You’ve probably heard about the teenaged Pakistani girl who has been advocating for girls’ education in the last couple of years.  The Taliban shot her in the head because her leadership was so effective, but that violence hasn’t stopped her.  She has recovered, and her courage and her voice have grown stronger.  Two months ago she spoke to the United Nations, thanking the world for its care and prayer during her recovery, and for everyone who speaks up for human rights.  Malala notes that the most important of those rights are peace, education, and equality.  It’s a powerful speech, and I commend it to you. [3]

Education sets us free, and education can change the world, one person at a time.  It begins with the student, the learner, and it continues to expand and spread and transform others.  Education literally means drawing out of us what is already planted within, so that it can continue to grow and interact with others.  It’s like the growth that takes off as a seed emerges from the soil into the light.  Education is about discovering who you really are, and the gifted and beautiful and capable person you were created to be.  Education is also about discovering the same thing about others, and that together we can partner to create an open future that we never could have been imagined alone.  The ability to see the image of God in all our brothers and sisters, and to see the intrinsic value of every human being, comes through a particular kind of spiritual education.  Without it, we will not find peace or justice.  Your ability to discover that and put it to work really can change the world.

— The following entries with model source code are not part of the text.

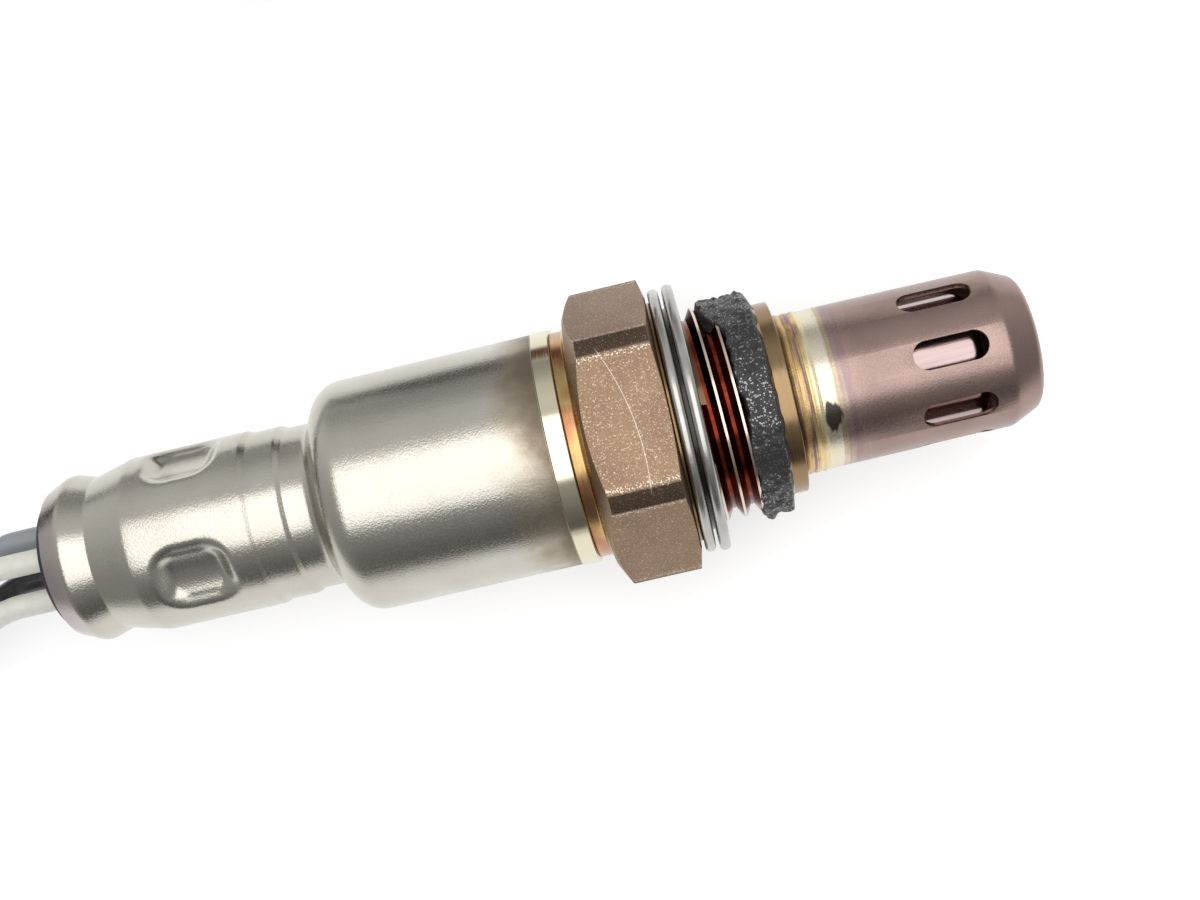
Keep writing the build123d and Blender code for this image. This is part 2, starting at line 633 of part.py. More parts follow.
def cord_tube(name, diameter, points):
    """A round cord along straight runs joined by tangent arcs. Prints the arc radii, and
    the volume beside section times length."""
    ends = [Vector(*p) for p in points]
    runs = [b - a for a, b in zip(ends, ends[1:])]
    radii = [
        ARC_SHARE * min(a.length, b.length) / tan(radians(a.get_angle(b)) / 2)
        for a, b in zip(runs, runs[1:])
    ]
    path = FilletPolyline(*points, radius=radii)
    plane = Plane(origin=path @ 0, z_dir=path % 0)
    tube = sweep(plane * Circle(diameter / 2), path=path)
    expected = pi * diameter**2 / 4 * path.length
    print(name, "length", round(path.length, 1), "radii", [round(r, 1) for r in radii])
    print(name, "volume", round(tube.volume, 2), "expected", round(expected, 2))
    return tube


def wire_points(index):
    """The route of one wire: straight out of the grommet, down to the table, and into its
    corner of the bundle in the mouth of the sleeve."""
    y, z = wire_place(index)
    bundle = WIRE_D * (1 + FIT) / 2
    side_y, side_z = [(1, 1), (1, -1), (-1, -1), (-1, 1)][index]
    mouth = (MOUTH_X, LEAD_Y + side_y * bundle, SLEEVE_Z + side_z * bundle)
    return [
        (BARREL_REAR + BARREL_WALL * 2, y, z),
        (-62.0, y, z),
        (-76.5, *mouth[1:]),
        mouth,
    ]


def sleeve_coil():
    """Outer shape of the coiled sleeve, with the straight stretches that enter and leave."""
    height = SLEEVE_D * COIL_LAYERS
    section_plane = Plane(
        origin=(COIL_X + COIL_MIDDLE_D / 2, COIL_Y, FLOOR_Z + height / 2),
        x_dir=(1, 0, 0),
        z_dir=(0, -1, 0),
    )
    section = RectangleRounded(
        COIL_SECTION_WIDTH, height - 2 * COIL_INSET, SLEEVE_D * ARC_SHARE
    )
    torus = revolve(section_plane * section, Axis((COIL_X, COIL_Y, 0), (0, 0, 1)), 360)
    entry = Pos(0, LEAD_Y, SLEEVE_Z) * ring(MOUTH_X, COIL_X, SLEEVE_D / 2)
    leave = Pos(0, EXIT_Y, EXIT_Z) * ring(COIL_EXIT_X, COIL_X, SLEEVE_D / 2)
    return torus + entry + leave


def sleeve_cap():
    """Shrunk ring round the mouth of the sleeve, where the wires go in."""
    inner_r = SLEEVE_D / 2 + FIT
    front = MOUTH_X + CAP_OVERHANG
    return Pos(0, LEAD_Y, SLEEVE_Z) * ring(front, front - CAP_LENGTH, inner_r + CAP_WALL, inner_r)


def tail_points():
    """The route of the sleeve from the coil to the connector's boot."""
    return [
        (COIL_EXIT_X, EXIT_Y, EXIT_Z),
        (-78.0, EXIT_Y, EXIT_Z),
        (-57.5, EXIT_Y, CONNECTOR_Z),
        (CONNECTOR_X + BOOT_BORE_DEPTH, EXIT_Y, CONNECTOR_Z),
    ]


def connector_boot():
    """Rubber boot between the sleeve and the housing, with its plug inside the housing."""
    outside = turned(
        (CONNECTOR_X, 0),
        (CONNECTOR_X, BOOT_MOUTH_D / 2),
        (BOOT_FRONT, BOOT_ROOT_D / 2),
        (BOOT_FRONT, 0),
        radii=[0, CAP_WALL, 0, 0],
    )
    bore = ring(CONNECTOR_X - OVERRUN, CONNECTOR_X + BOOT_BORE_DEPTH, SLEEVE_D / 2 + FIT)
    plug = block(
        BOOT_FRONT, BOOT_FRONT + BOOT_PLUG_LENGTH, SEAL_WIDTH - 2 * FIT,
        SEAL_HEIGHT - 2 * FIT, corner=SEAL_CORNER,
    )
    return Pos(0, EXIT_Y, CONNECTOR_Z) * (outside - bore + plug)


def cavity_places():
    """The y and z of the four contact cavities."""
    return [
        (EXIT_Y + CAVITY_SPACING_Y / 2 * sy, CONNECTOR_Z + CAVITY_SPACING_Z / 2 * sz)
        for sy in (-1, 1)
        for sz in (-1, 1)
    ]


def latch():
    """Sprung lever on top of the housing, rooted at its rear and hooked at its front."""
    top = CONNECTOR_Z + CONNECTOR_HEIGHT / 2
    post = block(
        BOOT_FRONT, BOOT_FRONT + LATCH_POST_LENGTH, LATCH_WIDTH, 2 * LATCH_GAP,
        EXIT_Y, top,
    )
    lever_z = top + LATCH_GAP + LATCH_THICKNESS / 2
    lever = block(
        BOOT_FRONT, BOOT_FRONT + LATCH_LENGTH, LATCH_WIDTH, LATCH_THICKNESS, EXIT_Y, lever_z
    )
    hook = block(
        BOOT_FRONT + LATCH_LENGTH - LATCH_THICKNESS, BOOT_FRONT + LATCH_LENGTH,
        LATCH_WIDTH, LATCH_HOOK, EXIT_Y, lever_z - (LATCH_THICKNESS + LATCH_HOOK) / 2,
    )
    return post + lever + hook


def lock_slot(extra):
    """The space of the contact lock in the side of the housing."""
    y = EXIT_Y - CONNECTOR_WIDTH / 2 + (LOCK_DEPTH - OVERRUN) / 2
    x = BOOT_FRONT + CONNECTOR_BODY_LENGTH / 2
    return block(
        x - LOCK_LENGTH / 2 - extra, x + LOCK_LENGTH / 2 + extra,
        LOCK_DEPTH + OVERRUN, LOCK_HEIGHT + 2 * extra, y, CONNECTOR_Z,
    )


def connector_housing():
    """Moulded four-way housing: body, nose, seal pocket, contact cavities and latch."""
    body = block(
        BOOT_FRONT, BODY_FRONT, CONNECTOR_WIDTH, CONNECTOR_HEIGHT,
        EXIT_Y, CONNECTOR_Z, CONNECTOR_CORNER,
    )
    nose = block(
        BODY_FRONT, NOSE_FRONT, CONNECTOR_NOSE_WIDTH, CONNECTOR_NOSE_HEIGHT,
        EXIT_Y, CONNECTOR_Z, NOSE_CORNER,
    )
    pocket = block(
        BOOT_FRONT - OVERRUN, BOOT_FRONT + SEAL_POCKET_LENGTH, SEAL_WIDTH, SEAL_HEIGHT,
        EXIT_Y, CONNECTOR_Z, SEAL_CORNER,
    )
    housing = body + nose + latch() - pocket - lock_slot(FIT)
    for y, z in cavity_places():
        housing -= block(BOOT_FRONT, NOSE_FRONT + OVERRUN, CAVITY_SIZE, CAVITY_SIZE, y, z)
    return housing


def contact_lock():
    """Flat clip that is pushed into the side of the housing."""
    flush = block(
        BOOT_FRONT, BODY_FRONT, CONNECTOR_WIDTH, CONNECTOR_HEIGHT, EXIT_Y, CONNECTOR_Z
    )
    return lock_slot(0) & flush


def wire_seal():
    """Silicone block in the rear of the housing, between the boot and the contacts."""
    return block(
        BOOT_FRONT + BOOT_PLUG_LENGTH + EASY, BOOT_FRONT + SEAL_POCKET_LENGTH - EASY,
        SEAL_WIDTH - 2 * FIT, SEAL_HEIGHT - 2 * FIT, EXIT_Y, CONNECTOR_Z, SEAL_CORNER,
    )


def ring_seal():
    """Ribbed silicone seal round the root of the nose."""
    seal = None
    ribs = [(0, RING_SEAL_LENGTH, RING_SEAL_THICKNESS)]
    rib = RING_SEAL_LENGTH / 4
    ribs += [(rib / 2 + 2 * rib * k, rib * 3 / 2 + 2 * rib * k, RING_SEAL_THICKNESS + RING_SEAL_RIB)
             for k in range(2)]
    for start, end, thickness in ribs:
        band = block(
            BODY_FRONT + EASY + start, BODY_FRONT + EASY + end,
            CONNECTOR_NOSE_WIDTH + 2 * thickness, CONNECTOR_NOSE_HEIGHT + 2 * thickness,
            EXIT_Y, CONNECTOR_Z, NOSE_CORNER + thickness,
        )
        seal = band if seal is None else seal + band
    return seal - block(
        BODY_FRONT, NOSE_FRONT, CONNECTOR_NOSE_WIDTH + 2 * FIT,
        CONNECTOR_NOSE_HEIGHT + 2 * FIT, EXIT_Y, CONNECTOR_Z, NOSE_CORNER,
    )


def contact(y, z):
    """Box contact in one cavity, with a square mouth and a narrower crimped tail."""
    front = NOSE_FRONT - CONTACT_INSET
    box = block(front - CONTACT_LENGTH, front, CONTACT_SIZE, CONTACT_SIZE, y, z)
    hole = block(
        front - CONTACT_LENGTH / 2, front + OVERRUN, CONTACT_HOLE, CONTACT_HOLE, y, z
    )
    tail_rear = BOOT_FRONT + SEAL_POCKET_LENGTH - EASY
    tail = Pos(0, y, z) * ring(front - CONTACT_LENGTH, tail_rear, WIRE_D / 2)
    return box - hole + tail


def packing():
    """The stacked pieces that hold and seal the element in the shell."""
    return {
        "seat_washer": ring(-SEAT_DEPTH, WASHER_REAR, PACK_R, ELEMENT_ROOT_D / 2 + EASY),
        "powder_seal": powder_seal(),
        "ceramic_bush": ring(POWDER_REAR, BUSH_REAR, PACK_R, ELEMENT_REAR_D / 2 + EASY),
        "crimp_ring": ring(
            BUSH_REAR, BUSH_REAR - CRIMP_RING_THICKNESS, PACK_R, REAR_BORE_R - 2 * LIP_REACH
        ),
    }


def wires():
    """The four wires, by name, in order round the grommet from the top one."""
    names = ["wire_white_b", "wire_grey", "wire_black", "wire_white_a"]
    return {n: cord_tube(n, WIRE_D, wire_points(k)) for k, n in enumerate(names)}


def sensor():
    """All pieces by name."""
    pieces = {
        "metal_shell": metal_shell(),
        "sealing_gasket": sealing_gasket(),
        "outer_shield": outer_shield(),
        "inner_shield": inner_shield(),
        "sensing_element": sensing_element(),
        "heater_rod": heater_rod(),
        **packing(),
        "signal_terminal": signal_terminal(),
        "ground_terminal": ground_terminal(),
        "heater_terminal_a": heater_terminal(3),
        "heater_terminal_b": heater_terminal(0),
        "contact_holder": contact_holder(),
        "spring_sleeve": spring_sleeve(),
        "outer_casing": outer_casing(),
        "wire_guide": wire_guide(),
        "grommet": grommet(),
        **wires(),
        "sleeve_cap": sleeve_cap(),
        "sleeve_coil": sleeve_coil(),
        "sleeve_tail": cord_tube("sleeve_tail", SLEEVE_D, tail_points()),
        "connector_boot": connector_boot(),
        "connector_housing": connector_housing(),
        "wire_seal": wire_seal(),
        "ring_seal": ring_seal(),
        "contact_lock": contact_lock(),
    }
    for number, (y, z) in enumerate(cavity_places(), 1):
        pieces[f"contact_{number}"] = contact(y, z)
    return pieces


os.makedirs("parts", exist_ok=True)
for name, solid in sensor().items():
    export_step(solid, f"parts/{name}.step")
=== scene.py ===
from math import atan2, ceil, cos, pi, radians, sin, tan

import bpy
from bpy.props import FloatProperty, FloatVectorProperty, PointerProperty
from mathutils import Matrix, Vector, noise


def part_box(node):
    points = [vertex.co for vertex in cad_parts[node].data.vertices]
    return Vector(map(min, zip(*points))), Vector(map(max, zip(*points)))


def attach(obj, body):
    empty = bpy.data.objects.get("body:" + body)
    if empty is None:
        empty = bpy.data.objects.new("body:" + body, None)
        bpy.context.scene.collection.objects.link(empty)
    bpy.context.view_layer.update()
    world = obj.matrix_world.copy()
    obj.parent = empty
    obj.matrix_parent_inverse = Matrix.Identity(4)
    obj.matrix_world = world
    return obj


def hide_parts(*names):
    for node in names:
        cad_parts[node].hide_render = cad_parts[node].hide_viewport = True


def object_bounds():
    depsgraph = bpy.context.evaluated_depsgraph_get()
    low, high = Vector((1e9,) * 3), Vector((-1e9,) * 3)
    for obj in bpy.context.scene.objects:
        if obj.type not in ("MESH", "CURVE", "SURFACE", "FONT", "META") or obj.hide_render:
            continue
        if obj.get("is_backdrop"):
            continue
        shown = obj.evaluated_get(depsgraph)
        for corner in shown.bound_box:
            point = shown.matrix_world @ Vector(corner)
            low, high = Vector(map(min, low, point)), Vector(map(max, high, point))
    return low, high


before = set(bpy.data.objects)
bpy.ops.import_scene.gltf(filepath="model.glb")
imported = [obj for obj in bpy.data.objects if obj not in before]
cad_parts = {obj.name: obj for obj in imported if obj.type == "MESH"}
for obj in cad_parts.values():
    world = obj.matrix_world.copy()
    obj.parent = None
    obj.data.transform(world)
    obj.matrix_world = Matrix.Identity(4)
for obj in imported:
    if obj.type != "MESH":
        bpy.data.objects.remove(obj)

# A four-wire heated oxygen sensor, dressed over its solids. X runs along the sensor towards the
# probe tip, the origin is on the axis at the front of the sealing gasket, and Z is up.
# Sizes are in millimetres unless a property says otherwise, and meshes are in metres.

bl_info = {
    "name": "Oxygen Sensor",
    "version": (1, 0, 0),
    "blender": (4, 5, 0),
    "location": "View3D > Sidebar > Sensor",
    "description": "Models and finishes a four-wire oxygen sensor and its coiled lead",
    "category": "Add Mesh",
}

CAD_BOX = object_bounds()
MM = 0.001

# How finely round forms are made
TURN_STEPS = 256
ARC_STEP = radians(9)
SHARP = radians(32)
HEX_SHARP = radians(20)  # turns sharper than this are softened on the hexagon
SLOT_SHARP = radians(50)  # the same on the gas slots
MOULDING_SHARP = radians(30)  # the same on the plug's mouldings
MOULDING_FLAT = radians(1)  # faces of a moulding that turn less than this become one
SLOT_VERTICES = 64
HOLE_VERTICES = 48
CORD_STEPS = 16  # along a cord, between its control points
CORD_ROUNDNESS = 8  # bevel resolution round a cord
MERGE = 0.0005  # vertices closer than this become one
CLEAR = 0.02  # gap left between pieces that only touch
OVERRUN = 1.0  # how far a cutter reaches past what it cuts

# Ends of the main pieces along the axis, from the frame
SHELL_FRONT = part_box("metal_shell")[1].x / MM
SHELL_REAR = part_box("metal_shell")[0].x / MM
CASING_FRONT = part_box("outer_casing")[1].x / MM
CASING_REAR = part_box("outer_casing")[0].x / MM
GASKET_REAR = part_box("sealing_gasket")[0].x / MM
GASKET_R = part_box("sealing_gasket")[1].z / MM
SHIELD_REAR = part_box("outer_shield")[0].x / MM
SHIELD_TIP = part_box("outer_shield")[1].x / MM
INNER_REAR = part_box("inner_shield")[0].x / MM
INNER_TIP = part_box("inner_shield")[1].x / MM
GROMMET_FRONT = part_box("grommet")[1].x / MM
GROMMET_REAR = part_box("grommet")[0].x / MM
FLOOR_Z = CAD_BOX[0].z / MM

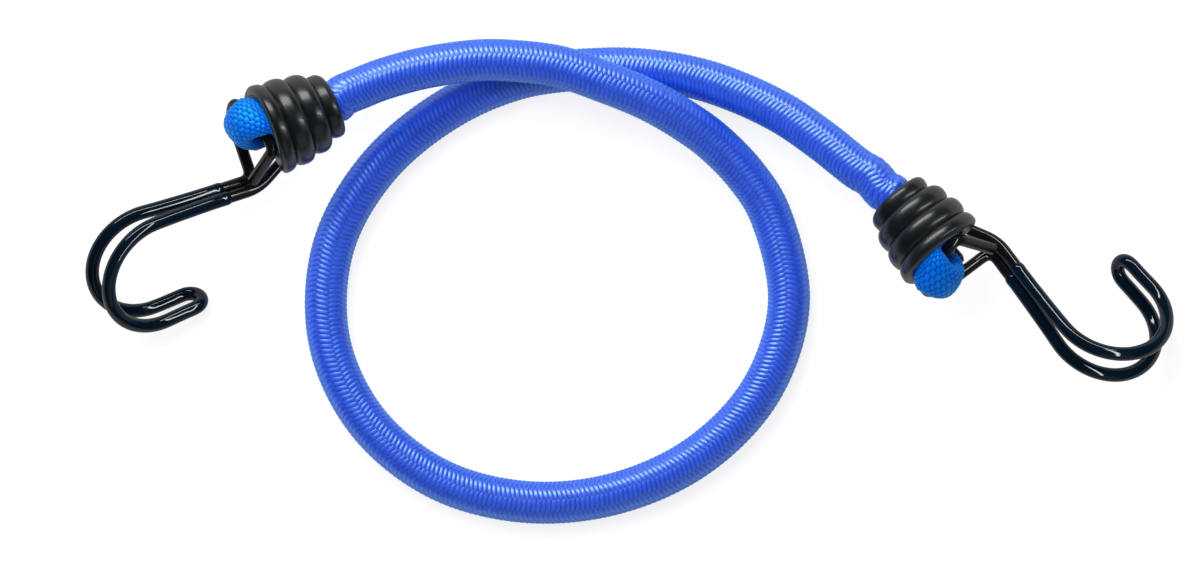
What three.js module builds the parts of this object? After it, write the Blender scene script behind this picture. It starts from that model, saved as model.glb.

I hope and pray that you will keep learning – as college students and for the rest of your lives.  I think it was S.I. Hayakawa who said, “the day we stop learning is the day we begin to die.”  Leaders are those who are always willing to go looking for new possibilities, because they live in hope for a future characterized by joy.  May you all be leaders, wherever you are and however you feel called to spend your lives.  May you help to transform the world into one of peace and justice for all people and all creation.  May you walk through and sing through the blues and help create joy – together.